Reverendo Jones en Podemos
Díaz ha apostado por exterminar a la secta cuyo pastoreo Iglesias encomendara a Montero y Belarra
En Galicia, la secta peronista que responde al nombre de «Podemos» procederá a su suicidio. Colectivo. No es nada nuevo. Desde la oblación del Reverendo Jones y sus fieles en Guyana –corría el año 1978–, los sectarios que ofrendan vida –918 «mártires», en aquel caso– a la mayor gloria del guía que había de conducirlos a los cielos son una constante en tiempos donde impera el axioma que divertía tanto a Chesterton: «Lo malo de dejar de creer en Dios, es que uno acaba por creer en cualquier cosa». Y hay que decir que lo de creer en la sombra chinesca de una coleta del jefe sobre una papeleta de voto, no le queda muy atrás a la devoción suicida en el líder del letal «Templo del Pueblo».
Las sectas siguen un trayecto muy tasado. Irrumpen en condiciones de desesperación o desaliento. Invisten de inspiración sagrada a un Sumo Sacerdote que se da como lazo con la trascendencia y que, a través de ese deífico vínculo, garantiza a sus devotos un sacrificial camino de perfección para acceder al cielo. A partir de ese punto, las sectas se bifurcan: el cielo prometido estará más allá de lo terráqueo o bien en lo más profundo de este mundo nuestro. En cualquiera de las dos opciones, la obediencia a los deseos del Supremo garantizará la salvación del rebaño: ya sea Aquí o Allá. Y, en el camino, todos los beneficios revertirán sobre el Jefe, quien como soporte del absoluto administra los bienes de su grey. El Profeta –armado o desarmado, por hacer uso del tópico de Deutscher– alcanza entonces la plenitud de su magnificencia. Los problemas comienzan. Como en el cómic de Goscinny, aparecen los visires que aspiran a «ser califas en el lugar del Califa». A gozar de residencia palaciega al modo del Profeta y su prole. Y la secta termina en rebatiña callejera a punta de navaja. A no ser que el Ungido tenga la astucia de aquel Reverendo Jones en Guyana: «suicidar» a todos sus fieles, antes de que a todos sus fieles se les pasara por la cabeza la posibilidad de «suicidarlo» a él y transmutarse en Reverendos en el lugar del Reverendo.

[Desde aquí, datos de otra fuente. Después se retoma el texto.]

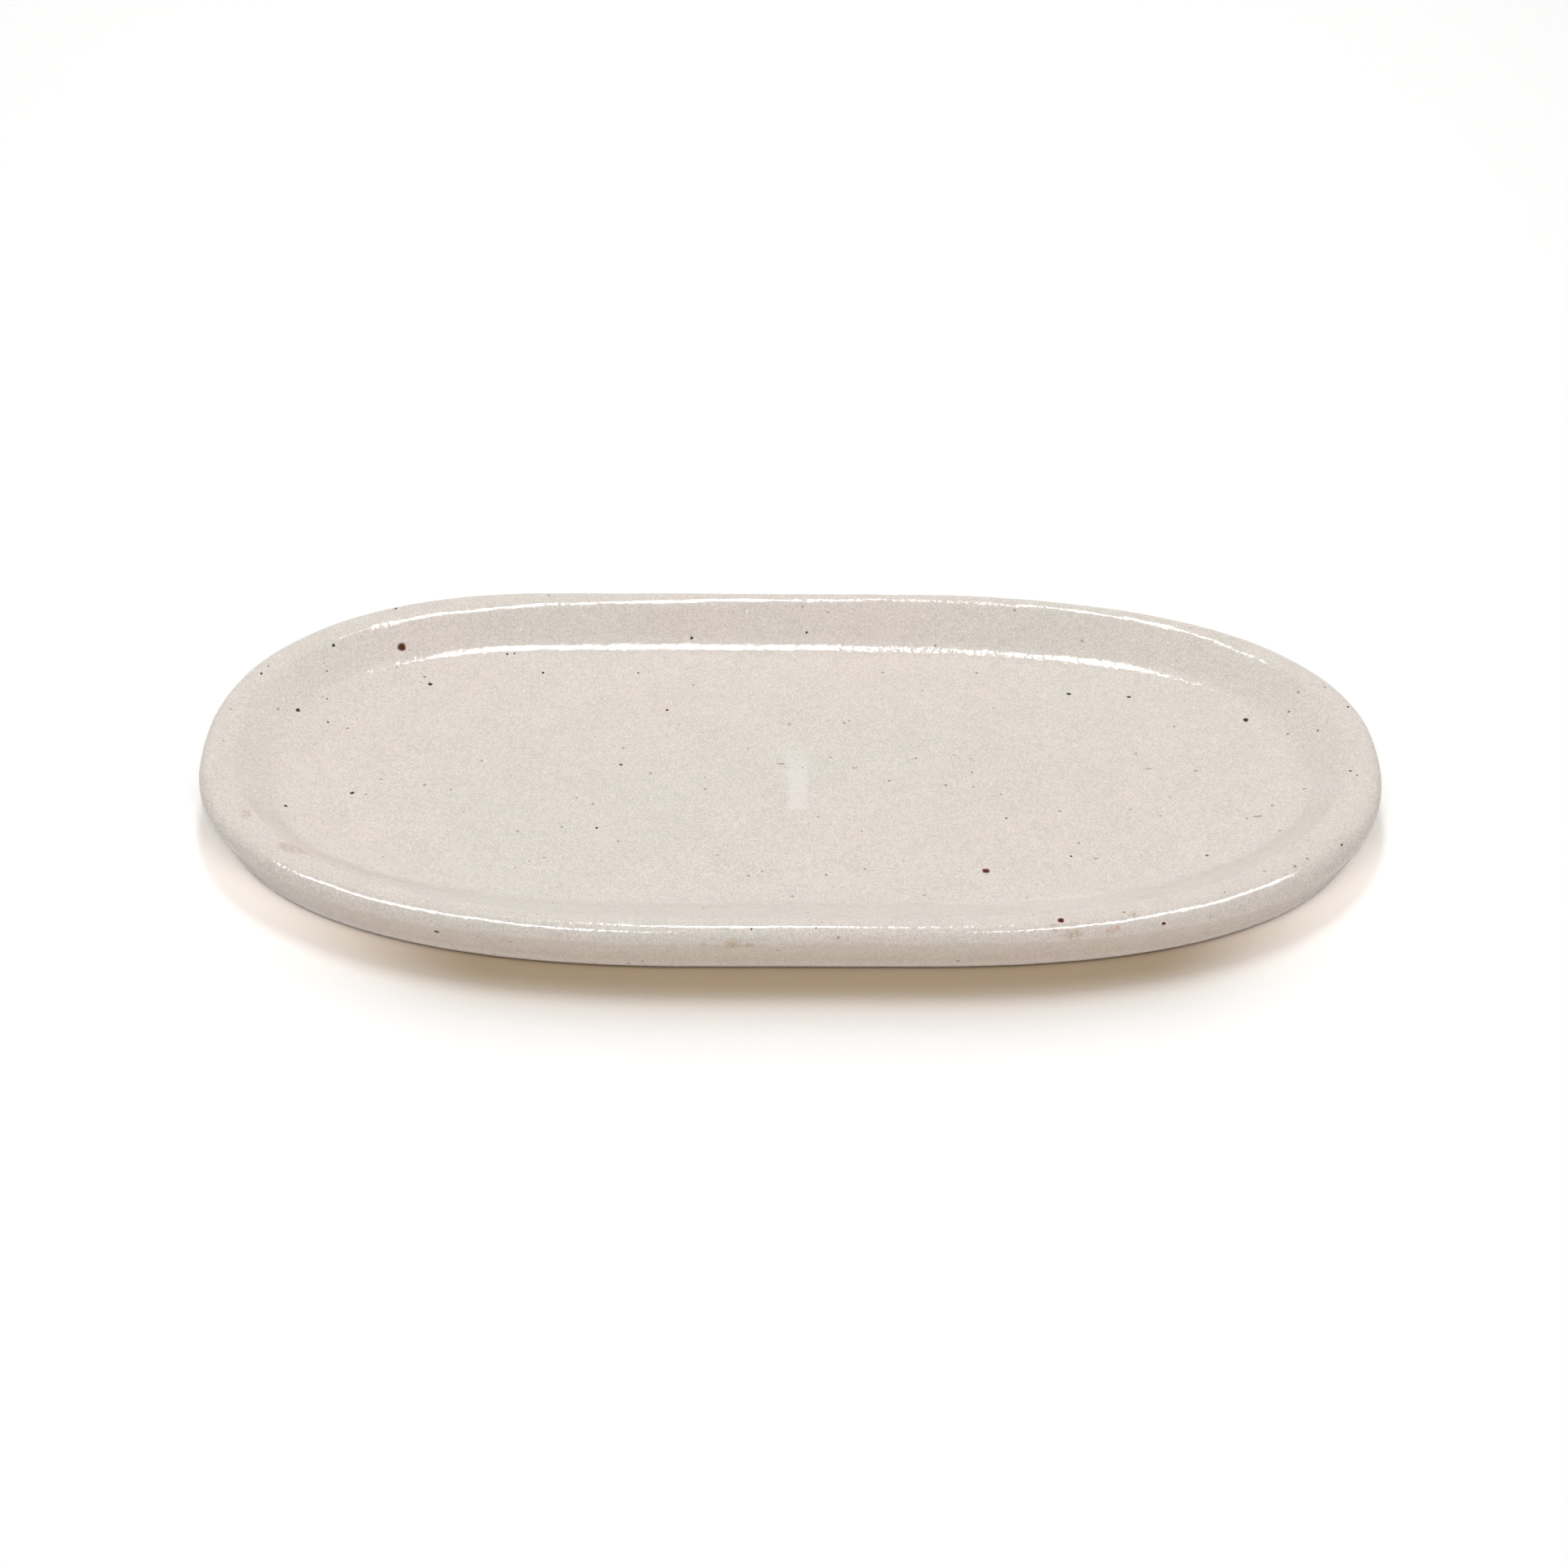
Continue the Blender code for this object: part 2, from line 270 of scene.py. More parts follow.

La familia Iglesias tiene poco horizonte. Político. Ninguno, en lo que a Galicia se refiere. Allí, electoralmente, están muertos. En prefiguración de la muerte que los aguarda en el resto del país. La Vicaria, a la cual el Hombre Providencial otorgó plenos poderes cuando se enrabietó hace casi ya tres años, ha apostado por liquidarlo y sentarse en su trono. Como en el cómic de Goscinny, busca hacer «Iznogoud» con el Califa; pero, ésta vez, en bien hecho. Yolanda Díaz, a quien una decisión enigmática de Iglesias cedió la totalidad de sus poderes institucionales, decidió ser Califa desde el primer día. Y crear su propia secta. Pasados dos años y medio, de la secta iglesiana quedan apenas escombros. La secta yolandista ha engordado, zampándose lo que de la otra era digerible. Se acabó el juego. Y, tras las últimas elecciones generales, la Sacerdotisa dictó el sacrificio final de los aún fieles al Reverendo caído: el que ahora se ejecuta. Parecía una óptima estrategia. Casi piadosa. Matar a los ya moribundos. Ése fue su fallo. Puede pagarlo caro.
Al gran Sun-Zi debemos el más sutil análisis de esas situaciones militares en la que un ejército sabe vencido sin remedio a su adversario. La primera tentación es, desde luego, cerrarle todas las salidas y proceder a su exterminio, hasta el último hombre. Es una mala estrategia, establece el autor de los Trece libros sobre el arte de la guerra. A los soldados que han perdido toda esperanza de sobrevivir, sólo les quedará ya combatir hasta una muerte a la que se saben inevitablemente condenados. Y, ya que la muerte es segura, pueden al menos permitirse el gustazo de llevarse a unos cuantos –los más posibles– de sus victoriosos enemigos por delante. El coste de la victoria será entonces tan duro que casi equivaldrá al de una derrota. La primera disposición, concluye Sun-Zi, de un general inteligente ante un enemigo vencido es dejarle abierta alguna vía de huida: el derrotado quedará igualmente deshecho y al vencedor le saldrá gratis.
Díaz ha apostado por exterminar a la secta cuyo pastoreo Iglesias encomendara a Montero y Belarra. La sed de venganza ha podido con la lógica política. Matará, seguro, a un ejército de ya muertos. Y pagará por ese placer un precio. Letal para su propia cofradía. Así, es la lógica inexorable de las sectas.